Within the material below, locate the line with "on the back." and the line with "obj.data.transform(obj.matrix_world)", then return those two lines and all lines between them, exactly as written.

Exercise materials —

•••

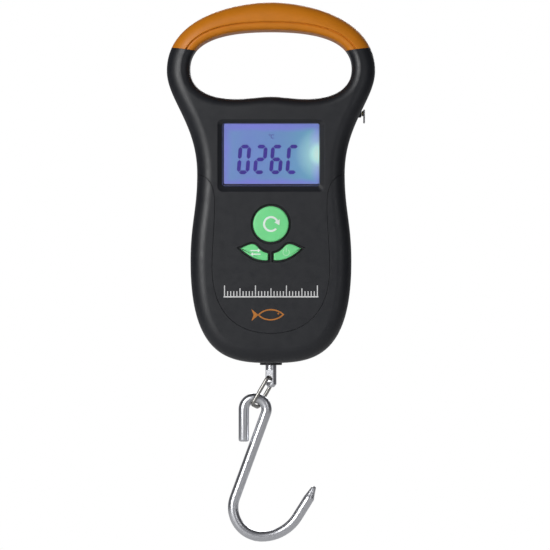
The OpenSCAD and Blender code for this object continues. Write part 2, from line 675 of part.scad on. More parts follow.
// Frame of the link: w runs down it, u across its width near the eye's axis, v across both.
link_w = unit(link_run);
link_u = unit(eye_axis - (eye_axis * link_w) * link_w);
link_v = cross(link_u, link_w);
module link_frame() translate([0, load_mid_y, eye_z])
    multmatrix([[link_u.x, link_w.x, link_v.x, 0], [link_u.y, link_w.y, link_v.y, 0],
        [link_u.z, link_w.z, link_v.z, 0], [0, 0, 0, 1]]) children();

module link() color([0.66, 0.67, 0.68]) link_frame() {
    x = link_half_w - link_corner_r;
    low = link_corner_r;
    high = link_drop - link_corner_r;
    w = link_wire / 2;
    swept_bar(concat(
        bend([x, low], link_corner_r, -90, 0, w, 6),
        bend([x, high], link_corner_r, 0, 90, w, 6),
        bend([-x, high], link_corner_r, 90, 180, w, 6),
        bend([-x, low], link_corner_r, 180, 270, w, 6)), 16, closed = true);
}

// ---- pull-out tape ------------------------------------------------------------------------
module tape_housing() color([0.12, 0.12, 0.13]) difference() {
    rod_y(spool_x, [spool_y - 4.3, spool_y + 4.1], spool_z, 11.7, 64);
    rod_y(spool_x, [spool_y - 3.7, spool_y + 10], spool_z, 11, 64);
    bar([spool_x, spool_x + 20], [spool_y - 3.3, spool_y + 10], [tape_top_z - 1.2, tape_top_z + 5]);
}

module spool_axle() color([0.7, 0.7, 0.72]) rod_y(spool_x, [spool_y - 3.7, spool_y + 3.9], spool_z, 1.5);

module tape_spool() color([0.9, 0.9, 0.9]) difference() {
    union() {
        rod_y(spool_x, [spool_y - 3.5, spool_y - 3], spool_z, 10.6, 64);
        rod_y(spool_x, [spool_y - 3, spool_y + 3], spool_z, 7.3, 48);
    }
    rod_y(spool_x, [spool_y - 2.5, spool_y + 5], spool_z, 6.4, 48);
    rod_y(spool_x, [-20, 20], spool_z, 1.55);
}

module ring_y(r0, r1, half) difference() {
    rod_y(spool_x, [spool_y - half, spool_y + half], spool_z, r1, 64);
    rod_y(spool_x, [-20, 20], spool_z, r0, 64);
}
module tape_coil() color([0.9, 0.8, 0.2]) ring_y(7.35, coil_r, tape_w / 2);
module tape_spring() color([0.5, 0.52, 0.55]) ring_y(2.4, 6.2, 2.3);

module tape_blade() color([0.9, 0.8, 0.2])
    bar([spool_x, tape_end_x], [spool_y - tape_w / 2, spool_y + tape_w / 2],
        [tape_top_z, tape_top_z + tape_t]);

tab_low = -44.3;
tab_t = 0.7;
module tape_tab() color([0.75, 0.76, 0.78])
    bar([tape_end_x, tape_end_x + tab_t], [spool_y - 3.1, spool_y + 3.1], [tab_low, -38.6]);

module tape_guide() color([0.05, 0.05, 0.055]) difference() {
    bar([mouth_x - 3.2, mouth_x + 1.1], [spool_y - mouth_half[1] + 0.1, spool_y + mouth_half[1] - 0.1],
        [tape_top_z - mouth_half[0] + 0.1, tape_top_z + mouth_half[0] - 0.1]);
    bar([0, 60], [spool_y - tape_w / 2 - 0.15, spool_y + tape_w / 2 + 0.15],
        [tape_top_z - 0.2, tape_top_z + tape_t + 0.2]);
}

// Blank rating plate on the back.
module rear_label() color([0.75, 0.75, 0.76]) bar([-14, 14], [back_y, back_y + 0.2], [-128, -104]);

// ---- which node to show -------------------------------------------------------------------
front_shell();
rear_shell();
handle_grip();
lcd_window();
lcd_frame();
lcd_glass();
backlight();
zebra_strip();
pcb();
cob_chip();
pcb_screws();
tact_switches();
reset_button();
unit_button();
power_button();
case_screws();
battery_door();
batteries();
contact_springs();
contact_plates();
battery_wires();
load_cell();
strain_gauges();
gauge_wires();
cell_bracket();
bracket_screws();
cell_bolt();
hook_post();
post_nut();
exit_collar();
link();
s_hook();
tape_housing();
tape_spool();
tape_coil();
tape_spring();
spool_axle();
tape_blade();
tape_tab();
tape_guide();
rear_label();
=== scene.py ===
"""Looks of the digital fish scale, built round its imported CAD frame. Lengths named _mm are millimetres."""
import json
import math

import bmesh
import bpy
import numpy as np
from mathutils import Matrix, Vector


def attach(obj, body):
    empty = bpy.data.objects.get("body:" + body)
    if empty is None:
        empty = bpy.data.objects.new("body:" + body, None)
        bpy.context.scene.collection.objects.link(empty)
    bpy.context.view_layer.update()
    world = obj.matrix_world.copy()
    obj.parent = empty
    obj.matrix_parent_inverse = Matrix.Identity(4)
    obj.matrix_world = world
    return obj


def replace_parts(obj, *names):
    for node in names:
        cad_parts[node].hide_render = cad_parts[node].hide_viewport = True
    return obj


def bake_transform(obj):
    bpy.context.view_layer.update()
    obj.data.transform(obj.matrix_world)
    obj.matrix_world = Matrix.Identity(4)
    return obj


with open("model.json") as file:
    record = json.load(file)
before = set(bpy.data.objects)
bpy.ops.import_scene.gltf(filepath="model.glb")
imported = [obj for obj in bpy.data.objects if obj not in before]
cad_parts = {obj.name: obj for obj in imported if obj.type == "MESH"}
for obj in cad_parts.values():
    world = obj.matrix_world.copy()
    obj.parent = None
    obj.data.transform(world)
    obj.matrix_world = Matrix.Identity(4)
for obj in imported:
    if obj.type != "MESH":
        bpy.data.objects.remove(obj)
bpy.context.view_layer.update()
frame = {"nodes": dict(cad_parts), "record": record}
MM = 0.001

# ---- camera -------------------------------------------------------------------------------
VIEW_CENTRE_MM = (1.7, -14.0, -108.6)
VIEW_WIDTH_MM = 231.0
CAMERA_FAR_MM = 2200.0
SENSOR_MM = 36.0


def add_camera():
    data = bpy.data.cameras.new("front_camera")
    data.sensor_width = SENSOR_MM
    data.lens = SENSOR_MM * CAMERA_FAR_MM / VIEW_WIDTH_MM
    data.clip_start = 0.01
    data.clip_end = 60
    camera = bpy.data.objects.new("front_camera", data)
    bpy.context.scene.collection.objects.link(camera)
    x, y, z = VIEW_CENTRE_MM
    camera.location = Vector((x, y - CAMERA_FAR_MM, z)) * MM
    camera.rotation_euler = (math.radians(90), 0, 0)
    bpy.context.scene.camera = camera


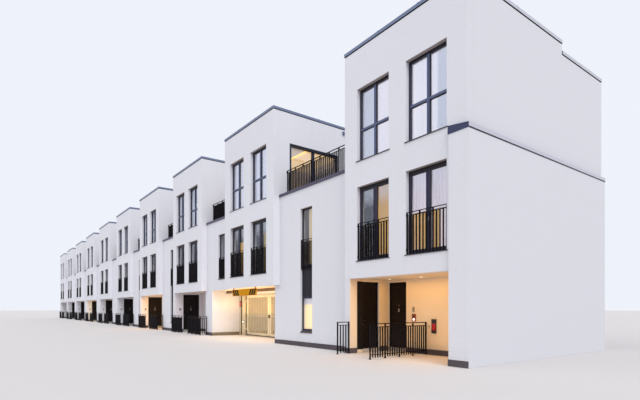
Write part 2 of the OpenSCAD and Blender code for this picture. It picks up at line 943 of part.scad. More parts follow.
module gate_posts() {
    color(gate_colour) row() {
        v = gate_v - gate_post_d / 2;
        for (u = [gate_left, post_right_u])
            slab([u, v, 0], [u + gate_post_w, v + gate_post_d, gate_top]);
        for (z = gate_hinges) {
            slab([gate_left + gate_post_w, gate_v - gate_t / 2, z - hinge_h / 2],
                [leaf_left_u - gate_seat, gate_v + gate_t / 2, z + hinge_h / 2]);
            slab([leaf_right_u + gate_leaf_w + gate_seat, gate_v - gate_t / 2, z - hinge_h / 2],
                [post_right_u, gate_v + gate_t / 2, z + hinge_h / 2]);
        }
    }
}

module gate_leaf(u) {
    h = gate_h - gate_ground_gap;
    step = (gate_leaf_w - 2 * gate_rim + bar_w) / (gate_bars + 1);
    color(gate_colour) row() front_plate(gate_v - gate_t / 2, gate_t)
        translate([u, gate_ground_gap]) difference() {
            square([gate_leaf_w, h]);
            for (k = [0 : gate_bars])
                rect(gate_rim + k * step, gate_rim, step - bar_w, h - 2 * gate_rim);
        }
}

// Dark beam under the ceiling in front of the gate, from wall to wall of the passage
module gate_beam() {
    color(railing_colour) row()
        slab([passage_left, gate_beam_v, porch_head - gate_beam_h],
            [passage_right, gate_beam_v + gate_beam_d, porch_head]);
}

gate_beam_d = 40;
sign_u = 1615;
sign_v = 20;
sign_t = 15;
hanger_h = 38;
hanger_w = 40;

module headroom_sign() {
    color(sign_colour) row() {
        u = passage_left + sign_u;
        z = porch_head - hanger_h;
        slab([u, sign_v, z - sign_h], [u + sign_w, sign_v + sign_t, z]);
        for (x = [u + hanger_w, u + sign_w - 2 * hanger_w])
            slab([x, sign_v, z], [x + hanger_w, sign_v + sign_t, porch_head]);
    }
}

ground_floors();
first_floor();
second_floor();
roofs();
terrace_decks();
block_front_walls();
bay_front_walls();
porch_side_walls();
porch_back_walls();
lintels();
party_walls();
block_side_walls();
step_walls();
rear_walls();
end_pier();
long_copings();
side_copings();
terrace_ledges();
plinths();
upper_window_frames();
french_window_frames();
stair_window_frames();
rear_window_frames();
window_glass();
window_sills();
terrace_railings();
juliet_railings();
entrance_railings();
side_railings();
door_frames();
gate_posts();
gate_beam();
headroom_sign();
gate_leaf(leaf_left_u);  // gate_leaf_left
gate_leaf(leaf_right_u);  // gate_leaf_right
side_door(0);  // side_door_a
front_door(0);  // front_door_a
side_door(2);  // side_door_c
side_door(3);  // side_door_d
side_door(4);  // side_door_e
side_door(5);  // side_door_f
side_door(6);  // side_door_g
side_door(7);  // side_door_h
side_door(8);  // side_door_i
front_door(last);  // front_door_j
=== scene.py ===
"""Looks of the terraced house row, a scale model at half size, in metres.

u runs from the left end of the row to the right, v from the block faces to the rear, and z up.
Each piece is drawn in u, v and z, and moved into the frame's own place when it is finished.
"""

import json
import math

import bmesh
import bpy
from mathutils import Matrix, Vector

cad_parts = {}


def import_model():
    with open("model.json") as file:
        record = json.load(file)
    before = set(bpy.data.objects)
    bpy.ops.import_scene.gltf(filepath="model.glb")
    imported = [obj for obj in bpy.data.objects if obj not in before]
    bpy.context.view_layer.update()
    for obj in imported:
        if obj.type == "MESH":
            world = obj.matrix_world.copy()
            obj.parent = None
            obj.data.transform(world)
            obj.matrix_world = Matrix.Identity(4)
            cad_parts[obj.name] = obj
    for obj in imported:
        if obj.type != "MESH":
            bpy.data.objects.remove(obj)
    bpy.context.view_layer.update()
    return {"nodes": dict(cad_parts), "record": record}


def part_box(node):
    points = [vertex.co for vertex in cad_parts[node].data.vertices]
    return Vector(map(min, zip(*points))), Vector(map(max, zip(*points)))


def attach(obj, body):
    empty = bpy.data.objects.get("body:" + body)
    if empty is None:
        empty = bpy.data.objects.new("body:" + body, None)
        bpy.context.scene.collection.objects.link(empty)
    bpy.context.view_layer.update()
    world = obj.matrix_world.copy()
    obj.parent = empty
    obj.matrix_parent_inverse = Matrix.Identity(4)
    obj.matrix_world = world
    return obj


ROOT = "building"
SHIFT_U = 19.914
SHIFT_V = 1.895
TOUCH = 0.001

# Plan of the row
BLOCKS = 10
LAST = BLOCKS - 1
PASSAGE = 1
BLOCK_W = 2.475
GAP_W = 1.575
WIDE_GAP_W = 2.420
DEPTH = 4.150
FRONT_PART_D = 2.440
SETBACK = 0.165
WALL_T = 0.165
BAY_WALL_T = 0.125
BAY_BACK = SETBACK + BAY_WALL_T
PARTY_T = 0.100
PORCH_WALL_T = 0.135
PORCH_D = 0.935
PASSAGE_JAMB_W = 0.375
PASSAGE_RETURN = 0.210
END_PIER_W = 0.255
PLINTH_T = 0.006

# Heights
GROUND_TOP = 0.060
PORCH_HEAD = 1.290
FIRST_TOP = 1.540
SECOND_UNDER = 3.065
SECOND_TOP = 3.215
DECK_TOP = 3.245
PARAPET_TOP = 5.145
REAR_TOP = 4.975
ROOF_DROP = 0.245
ROOF_T = 0.150
ROOF_UNDER = PARAPET_TOP - ROOF_DROP - ROOF_T
COPING_H = 0.070
COPING_OVER = 0.010
SHADOW_H = 0.015
PLINTH_H = 0.090
END_PIER_TOP = 3.115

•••

Expected answer —
// Blank rating plate on the back.
module rear_label() color([0.75, 0.75, 0.76]) bar([-14, 14], [back_y, back_y + 0.2], [-128, -104]);

// ---- which node to show -------------------------------------------------------------------
front_shell();
rear_shell();
handle_grip();
lcd_window();
lcd_frame();
lcd_glass();
backlight();
zebra_strip();
pcb();
cob_chip();
pcb_screws();
tact_switches();
reset_button();
unit_button();
power_button();
case_screws();
battery_door();
batteries();
contact_springs();
contact_plates();
battery_wires();
load_cell();
strain_gauges();
gauge_wires();
cell_bracket();
bracket_screws();
cell_bolt();
hook_post();
post_nut();
exit_collar();
link();
s_hook();
tape_housing();
tape_spool();
tape_coil();
tape_spring();
spool_axle();
tape_blade();
tape_tab();
tape_guide();
rear_label();
=== scene.py ===
"""Looks of the digital fish scale, built round its imported CAD frame. Lengths named _mm are millimetres."""
import json
import math

import bmesh
import bpy
import numpy as np
from mathutils import Matrix, Vector


def attach(obj, body):
    empty = bpy.data.objects.get("body:" + body)
    if empty is None:
        empty = bpy.data.objects.new("body:" + body, None)
        bpy.context.scene.collection.objects.link(empty)
    bpy.context.view_layer.update()
    world = obj.matrix_world.copy()
    obj.parent = empty
    obj.matrix_parent_inverse = Matrix.Identity(4)
    obj.matrix_world = world
    return obj


def replace_parts(obj, *names):
    for node in names:
        cad_parts[node].hide_render = cad_parts[node].hide_viewport = True
    return obj


def bake_transform(obj):
    bpy.context.view_layer.update()
    obj.data.transform(obj.matrix_world)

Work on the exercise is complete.